Inter(cine)visione: La famiglia Bélier (2014)
A cura di Alessandro Generoso,
con la partecipazione di Stefania Cataudella, Valerio Colangeli, Riccardo Venci
La famiglia Bélier può essere letta come una parabola dell’individuazione (Jung, 1961). In una famiglia di sordomuti, la figlia che canta incarna il contrasto tra appartenenza e differenziazione, tra silenzio e voce, tra la necessità di restare fedele al legame e il bisogno di affermare la propria singolarità. La voce di Paula diventa la metafora della nascita psichica: ciò che inizialmente è solo un suono interiore, fragile e inascoltato, si trasforma progressivamente in parola, in linguaggio e in espressione del Sé.
Il conflitto familiare mette in scena le due polarità archetipiche: la funzione materna che trattiene, teme la separazione e difende l’unità simbiotica, e la funzione paterna che apre al mondo, autorizza la distanza e il rischio del nuovo. In questo senso, la scena in cui il padre tocca le corde vocali della figlia rappresenta il gesto simbolico del riconoscimento: la funzione paterna che, pur nel limite sensoriale, restituisce spazio al desiderio dell’altro. È l’atto che trasforma la dipendenza in libertà, permettendo alla giovane di vivere il proprio talento non come tradimento della famiglia, ma come compimento di una promessa.
La dialettica Puer–Senex (Hillman, 1967) attraversa tutto il film: da un lato il desiderio di emergere, di “spiccare il volo” tipico del Puer; dall’altro la paura del cambiamento, la nostalgia di stabilità del Senex. La trasformazione diventa possibile solo quando l’autorità genitoriale accetta di farsi “contenitore permeabile”, cioè di tollerare la perdita e l’incertezza, riconoscendo la necessità di un nuovo ordine affettivo.
Il coro, la scuola, la città rappresentano l’irruzione del mondo nella vita psichica: sono le esperienze dell’alterità che rompono il cerchio familiare e introducono la protagonista nel cammino dell’individuazione. La musica, linguaggio universale che unisce ciò che il silenzio separa, diventa ponte tra due mondi, simbolo della funzione trascendente junghiana: quel processo che permette di integrare gli opposti, di trasformare il conflitto in nuova sintesi interiore (Jung, 1957-1958).
L’individuazione non ha lo scopo di isolare l’individuo dal mondo, ma di unire il conscio e l’inconscio dell’uomo. È ciò che avviene quando la protagonista trasforma la sua voce — un tempo trattenuta, poi riconosciuta — in linguaggio condiviso: un ponte fra il silenzio originario e la parola che crea legame.

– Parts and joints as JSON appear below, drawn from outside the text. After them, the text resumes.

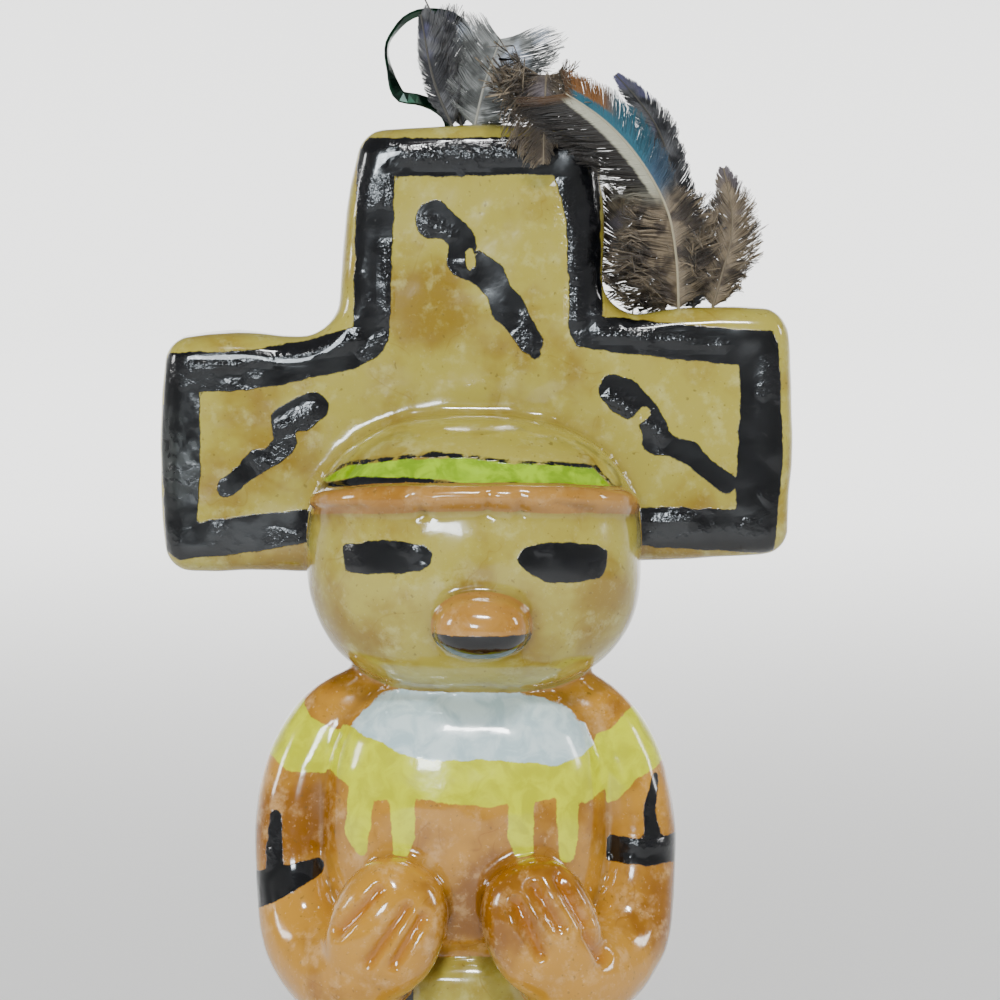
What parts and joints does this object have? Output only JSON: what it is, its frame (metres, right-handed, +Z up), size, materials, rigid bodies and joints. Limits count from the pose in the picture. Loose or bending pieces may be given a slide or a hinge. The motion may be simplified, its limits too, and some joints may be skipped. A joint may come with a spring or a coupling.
{
  "type": "kachina doll",
  "caption": "Small standing doll of painted, varnished dough with a stepped headdress slab, feathers and a wire hanging loop.",
  "frame": {"origin": "on the flat underside of the low base, below the middle of the doll's face", "axes": "+Z up along the doll, -Y the way the face looks, +X to the viewer's right"},
  "size_m": [0.0956, 0.046, 0.1953],
  "materials": {
    "painted_dough": "hand-painted baked dough under thick gloss varnish",
    "green_wire": "glossy dark green flat wire",
    "grey_feather": "soft grey down",
    "dark_feather": "dark grey-violet feather",
    "brown_feather": "soft brown down",
    "banded_feather": "dark feather with rust, teal and white bands"
  },
  "bodies": {
    "root": {"figure": "painted_dough", "hanging_loop": "green_wire", "feather_top_left": "dark_feather", "feather_top_tall": "dark_feather", "feather_top_plume": "grey_feather", "feather_top_brown": "brown_feather", "feather_side_banded": "banded_feather", "feather_side_violet": "dark_feather", "feather_side_short": "brown_feather", "feather_side_down": "brown_feather"}
  },
  "joints": []
}
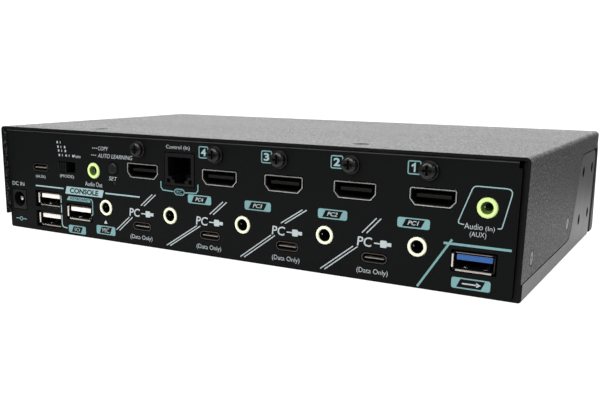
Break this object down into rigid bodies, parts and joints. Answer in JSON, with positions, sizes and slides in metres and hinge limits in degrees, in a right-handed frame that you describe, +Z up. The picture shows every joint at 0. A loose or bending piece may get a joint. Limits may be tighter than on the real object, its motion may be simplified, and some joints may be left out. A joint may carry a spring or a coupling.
{
  "type": "kvm switch",
  "caption": "Desktop KVM switch in a flat metal case: a panel of video, USB and audio ports on one side and select buttons on the other.",
  "frame": {"origin": "below the middle of the object, on the plane of its feet", "axes": "+X to the right when facing the ports, -Y out of the port panel, +Y out of the button front, +Z up"},
  "size_m": [0.22, 0.138, 0.046],
  "materials": {
    "powder_coat": "fine sand-texture powder coat, near black",
    "satin_black_metal": "satin black paint on steel sheet",
    "black_screw": "black zinc",
    "steel": "bright tin plate",
    "nickel": "warm nickel plate",
    "blue_socket": "blue insulator in a nickel shell",
    "lime_plastic": "lime moulded plastic",
    "cream_plastic": "pale cream moulded plastic",
    "rubber": "matt",
    "circuit_board": "green solder mask",
    "clear_plastic": "clear moulded plastic",
    "aluminium": "extruded, plain",
    "grey_plastic": "satin moulded plastic",
    "black_plastic": "fine satin moulded plastic"
  },
  "bodies": {
    "case": {"audio_jack_aux": "lime_plastic", "audio_jack_mic_1": "cream_plastic", "audio_jack_mic_2": "cream_plastic", "audio_jack_mic_3": "cream_plastic", "audio_jack_mic_4": "cream_plastic", "audio_jack_mic_console": "cream_plastic", "audio_jack_out": "lime_plastic", "base_chassis": "satin_black_metal", "button_board": "circuit_board", "buzzer": "black_plastic", "control_jack": "black_plastic", "cover_screw_left_1": "black_screw", "cover_screw_left_2": "black_screw", "cover_screw_right_1": "black_screw", "cover_screw_right_2": "black_screw", "cover_screw_top_1": "black_screw", "cover_screw_top_2": "black_screw", "dc_jack": "black_plastic", "edid_led": "clear_plastic", "edid_switch_body": "black_plastic", "front_bezel": "black_plastic", "hdmi_lock_screw_1": "black_screw", "hdmi_lock_screw_2": "black_screw", "hdmi_lock_screw_3": "black_screw", "hdmi_lock_screw_4": "black_screw", "hdmi_lock_screw_console": "black_screw", "hdmi_socket_1": "steel", "hdmi_socket_2": "steel", "hdmi_socket_3": "steel", "hdmi_socket_4": "steel", "hdmi_socket_console": "steel", "heat_sink": "aluminium", "light_pipe_strip": "clear_plastic", "main_board": "circuit_board", "mode_switch_body": "black_plastic", "ribbon_cable": "grey_plastic", "rubber_foot_1": "rubber", "rubber_foot_2": "rubber", "rubber_foot_3": "rubber", "rubber_foot_4": "rubber", "standoff_1": "steel", "standoff_2": "steel", "standoff_3": "steel", "standoff_4": "steel", "top_cover": "powder_coat", "upper_board": "circuit_board", "usb3_socket": "blue_socket", "usb_c_socket_1": "nickel", "usb_c_socket_2": "nickel", "usb_c_socket_3": "nickel", "usb_c_socket_4": "nickel", "usb_c_socket_aux": "nickel", "usb_socket_console_pair": "nickel", "usb_socket_keyboard": "nickel"},
    "mode_slider": {"mode_slider": "black_plastic"},
    "edid_button": {"edid_button": "black_plastic"},
    "select_button_1": {"select_button_1": "grey_plastic"},
    "select_button_2": {"select_button_2": "grey_plastic"},
    "select_button_3": {"select_button_3": "grey_plastic"},
    "select_button_4": {"select_button_4": "grey_plastic"}
  },
  "joints": [
    {"name": "mode_slide", "type": "slide", "parent": "case", "child": "mode_slider", "axis": [1, 0, 0], "range_m": [0, 0.0042]},
    {"name": "edid_press", "type": "slide", "parent": "case", "child": "edid_button", "axis": [0, 1, 0], "range_m": [0, 0.0005], "stiffness_N_per_m": 800},
    {"name": "select_press_1", "type": "slide", "parent": "case", "child": "select_button_1", "axis": [0, -0.9778, -0.2095], "range_m": [0, 0.0006], "stiffness_N_per_m": 800},
    {"name": "select_press_2", "type": "slide", "parent": "case", "child": "select_button_2", "axis": [0, -0.9778, -0.2095], "range_m": [0, 0.0006], "stiffness_N_per_m": 800},
    {"name": "select_press_3", "type": "slide", "parent": "case", "child": "select_button_3", "axis": [0, -0.9778, -0.2095], "range_m": [0, 0.0006], "stiffness_N_per_m": 800},
    {"name": "select_press_4", "type": "slide", "parent": "case", "child": "select_button_4", "axis": [0, -0.9778, -0.2095], "range_m": [0, 0.0006], "stiffness_N_per_m": 800}
  ]
}
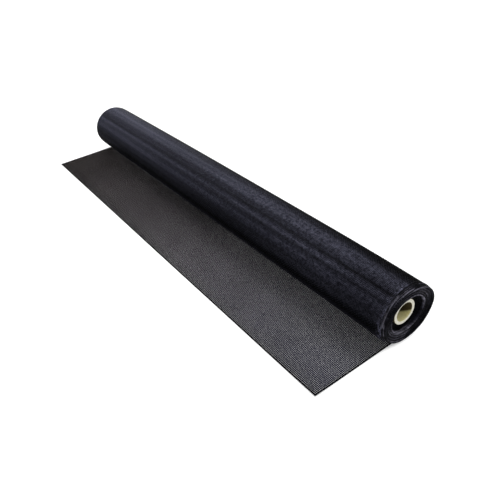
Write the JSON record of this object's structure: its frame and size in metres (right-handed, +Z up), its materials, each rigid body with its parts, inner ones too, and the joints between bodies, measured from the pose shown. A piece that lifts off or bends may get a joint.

Diventare sé stessi significa divenire anche il proprio opposto, e integrarlo in un tutto più vasto. La famiglia Bélier diventa così la rappresentazione simbolica di questa integrazione: non l’annullamento del legame, ma la sua metamorfosi in una forma più ampia e consapevole, dove ciascuno può finalmente ascoltare — anche senza udire — la voce dell’altro.
Bibliografia
Hillman, J. (1967), Puer Aeternus. Adelphi.
Jung, C. G. (1957/1958), La funzione trascendente in Opere Carl Gustav Jung, vol. 8, Boringhieri.
Jung, C. G. (1961), Ricordi, sogni, riflessioni. Rizzoli, 1978.